Thursday, November 04, 2004

Communication

I'm making an effort to look towards the future, and try to see where we go from here. The only conclusion I've come to so far is that progressives are failing to communicate their message. Once we've learned how to do this more effectively, we are going to have to engage those with whom we disagree in conversation. Personally, I'm not there yet. I can't talk to Republicans or Roman Catholics right now. I won't be going to ministerial association meetings, which are dominated by evangelicals, for awhile. Not only does their glee in electing a "good, God-fearing man" make me sick, most likely I'd give them a piece of my mind, and that is not the kind of conversation that's going to help right now.

So, I've been looking around on the web for some good communication. Here is a statement from the Presiding Bishop of the Episcopal Church, Frank T. Griswold;

Having come through one of the most vitriolic and divisive election campaigns any of us has ever experienced, we now look ahead to the next four years and the continuing leadership of President Bush. For many of our fellow citizens this is a cause for rejoicing. For others it is an occasion for despair. Given the polarizing rhetoric that has been employed throughout the campaign, it may be very difficult to find our way forward. Therefore, what is needed now on all sides is a genuine effort to move beyond entrenched positions and to seek common ground. What is needed now is a unifying vision, clearly articulated, of our great nation as a servant of all the world's peoples in their yearning after justice and peace.

Our President has consistently named his religious faith as the guiding force of his decisions, and our nation proclaims in the "Pledge of Allegiance" that we are one nation "under God." Such obedience to God obliges us to look always to the well-being of a world broken and bleeding, which God loves so much that he came among us in the person of Jesus to reconcile to himself and to save. Such obedience obliges us to ground our national policies in much more than self-interest and self-protection.

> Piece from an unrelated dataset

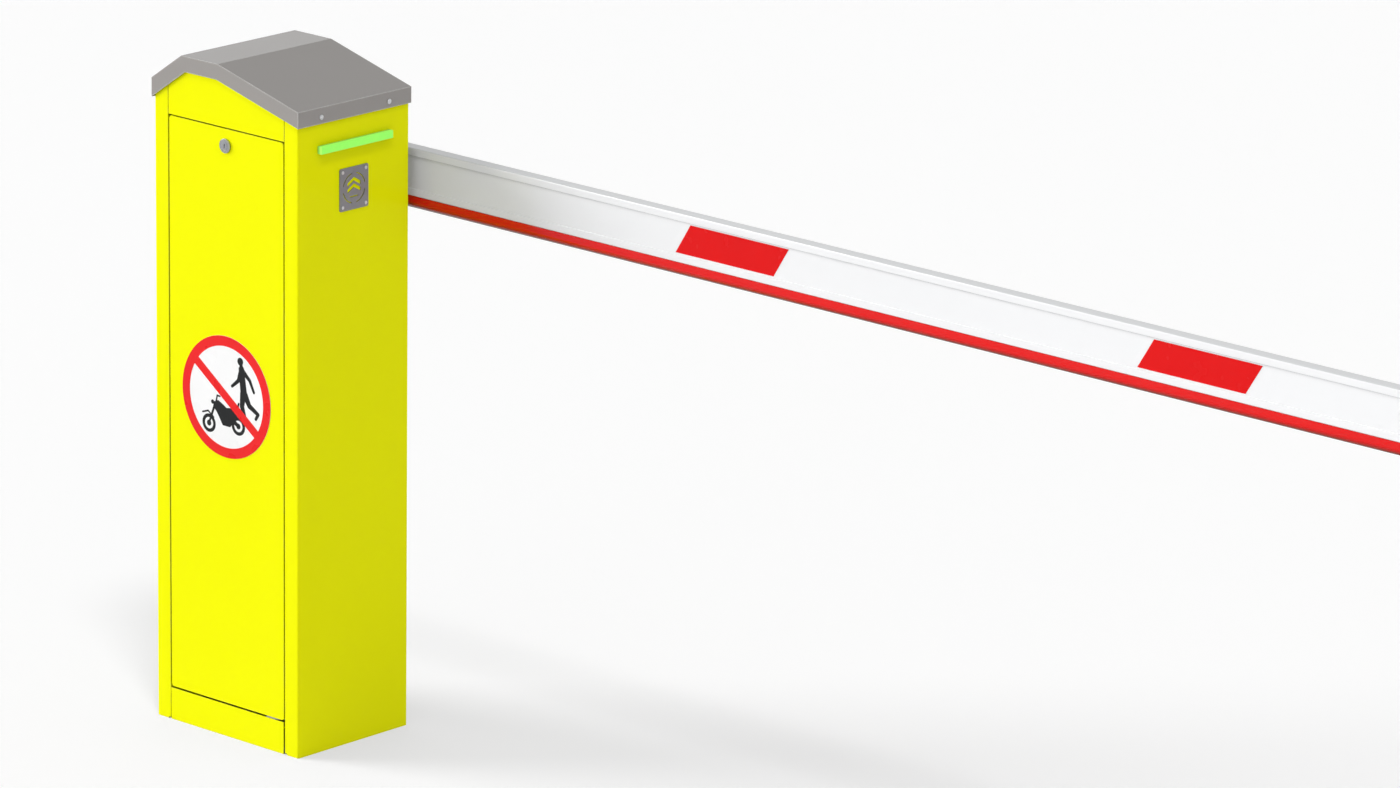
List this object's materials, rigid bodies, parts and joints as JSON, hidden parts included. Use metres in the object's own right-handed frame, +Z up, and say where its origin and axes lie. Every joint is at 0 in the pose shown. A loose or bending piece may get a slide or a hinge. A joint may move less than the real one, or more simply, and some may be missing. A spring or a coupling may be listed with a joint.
{
  "type": "parking barrier gate",
  "caption": "Roadside barrier: a folded-sheet cabinet with a grey roof, a lockable tilting door and a balanced drive, and a flat boom that swings up from its back.",
  "frame": {"origin": "centre of the four anchor holes, on the underside of the base plate at ground level", "axes": "+X along the lowered boom, +Y towards the side that carries the boom, -Y is the door face, +Z up"},
  "size_m": [3.0663, 0.2939, 1.0615],
  "materials": {
    "yellow_paint": "gloss powder coat",
    "roof_paint": "satin powder coat",
    "frame_paint": "satin paint",
    "zinc": "zinc plated",
    "light_green": "lit acrylic",
    "circuit_green": "solder mask",
    "badge_steel": "satin",
    "cast_grey": "painted casting",
    "bearing_steel": "ground",
    "black_rubber": "moulded",
    "motor_paint": "satin paint",
    "dark_plastic": "moulded",
    "sensor_brass": "nickelled thread",
    "machined_steel": "machined",
    "spring_paint": "enamel",
    "box_plastic": "moulded",
    "terminal_plastic": "moulded",
    "boom_white": "white coated, satin",
    "bumper_red": "smooth extrusion",
    "tape_red": "reflective film",
    "sign_print": "printed film",
    "lock_metal": "nickel"
  },
  "bodies": {
    "cabinet": {"base_plate": "frame_paint", "left_side_panel": "yellow_paint", "right_side_panel": "yellow_paint", "rear_panel": "yellow_paint", "upper_panel": "yellow_paint", "kick_plate": "yellow_paint", "roof_cap": "roof_paint", "roof_screws": "zinc", "light_bar": "light_green", "light_board": "circuit_green", "badge_plate": "badge_steel", "badge_rivets": "zinc", "uprights": "frame_paint", "cross_brace": "frame_paint", "equipment_panel": "zinc", "mechanism_plate": "frame_paint", "frame_bolts": "zinc", "bearing_housing": "cast_grey", "shaft_bearings": "bearing_steel", "shaft_seal": "black_rubber", "gearbox": "cast_grey", "motor": "motor_paint", "motor_fan_cover": "dark_plastic", "stop_brackets": "frame_paint", "stop_buffers": "black_rubber", "limit_sensors": "sensor_brass", "m12_nuts": "zinc", "spring_bracket": "frame_paint", "tension_rod": "machined_steel", "balance_spring": "spring_paint", "controller_box": "box_plastic", "controller_lid": "box_plastic", "cable_glands": "dark_plastic", "din_rail": "zinc", "terminal_blocks": "terminal_plastic", "circuit_breaker": "box_plastic", "door_hinge_pins": "zinc"},
    "arm": {"main_shaft": "machined_steel", "shaft_lever": "machined_steel", "lever_pins": "zinc", "sensor_flag": "zinc", "boom_holder": "frame_paint", "boom_clamp": "frame_paint", "clamp_bolts": "zinc", "boom_profile": "boom_white", "boom_bumper": "bumper_red", "boom_end_caps": "dark_plastic", "boom_stickers": "tape_red"},
    "crank": {"output_shaft": "machined_steel", "crank_arm": "machined_steel"},
    "rod": {"rod_tube": "machined_steel", "rod_ends": "machined_steel", "rod_lock_nuts": "zinc"},
    "spring_link": {"spring_yoke": "machined_steel"},
    "door": {"door_panel": "yellow_paint", "door_sign": "sign_print", "lock_housing": "lock_metal"},
    "lock_core": {"lock_plug": "lock_metal", "lock_cam": "machined_steel"},
    "toggle": {"breaker_toggle": "dark_plastic"}
  },
  "joints": [
    {"name": "arm_swing", "type": "hinge", "parent": "cabinet", "child": "arm", "pos_m": [0, 0, 0.8765], "axis": [0, -1, 0], "range_deg": [0, 90], "deforming": ["balance_spring"]},
    {"name": "crank_turn", "type": "hinge", "parent": "cabinet", "child": "crank", "pos_m": [0, 0, 0.64], "axis": [0, -1, 0], "range_deg": [0, 90]},
    {"name": "rod_turn", "type": "hinge", "parent": "crank", "child": "rod", "pos_m": [0.04243, -0.031, 0.59757], "axis": [0, -1, 0], "range_deg": [-90, 0]},
    {"name": "spring_link_turn", "type": "hinge", "parent": "arm", "child": "spring_link", "pos_m": [-0.04243, -0.031, 0.91893], "axis": [0, -1, 0], "range_deg": [-90, 0]},
    {"name": "door_tilt", "type": "hinge", "parent": "cabinet", "child": "door", "pos_m": [0, -0.108, 0.066], "axis": [1, 0, 0], "range_deg": [0, 85]},
    {"name": "lock_turn", "type": "hinge", "parent": "door", "child": "lock_core", "pos_m": [0, -0.11, 0.937], "axis": [0, 1, 0], "range_deg": [0, 90]},
    {"name": "breaker_flip", "type": "hinge", "parent": "cabinet", "child": "toggle", "pos_m": [0.068, -0.044, 0.31], "axis": [1, 0, 0], "range_deg": [0, 60]}
  ],
  "couplings": [
    {"joint": "crank_turn", "follows": "arm_swing", "ratio": 1},
    {"joint": "rod_turn", "follows": "arm_swing", "ratio": -1},
    {"joint": "spring_link_turn", "follows": "arm_swing", "ratio": -1}
  ]
}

Let us pray that in the difficult and challenging days ahead we together, regardless of our several points of view, along with our President, may be faithful to what the Lord requires. And, as the prophet Micah tells us, what the Lord requires is "to do justice, and to love kindness, and to walk humbly with your God."
I love Frank, and support his efforts during an extremely difficult time in the Episcopal Church. But I don't think he's always the best communicator. He is too subtle. Time Magazine is written at the reading level of a fourteen year old for a reason; plain speaking, as Bush just proved, is the only way to effectively communicate to the people. I'm not sure Frank knows how to speak plainly. I'm not sure I do either, but I am willing to learn.

The Witness offers a piece that gets closer to plain speaking; Domination of Belief by Daniel Webster;

...The United States now has voted to join the rest of world in the war for the domination of beliefs - Israelis over Palestinians (who are both Muslim and Christian), radical Muslims over Christians, Buddhists or Hindus.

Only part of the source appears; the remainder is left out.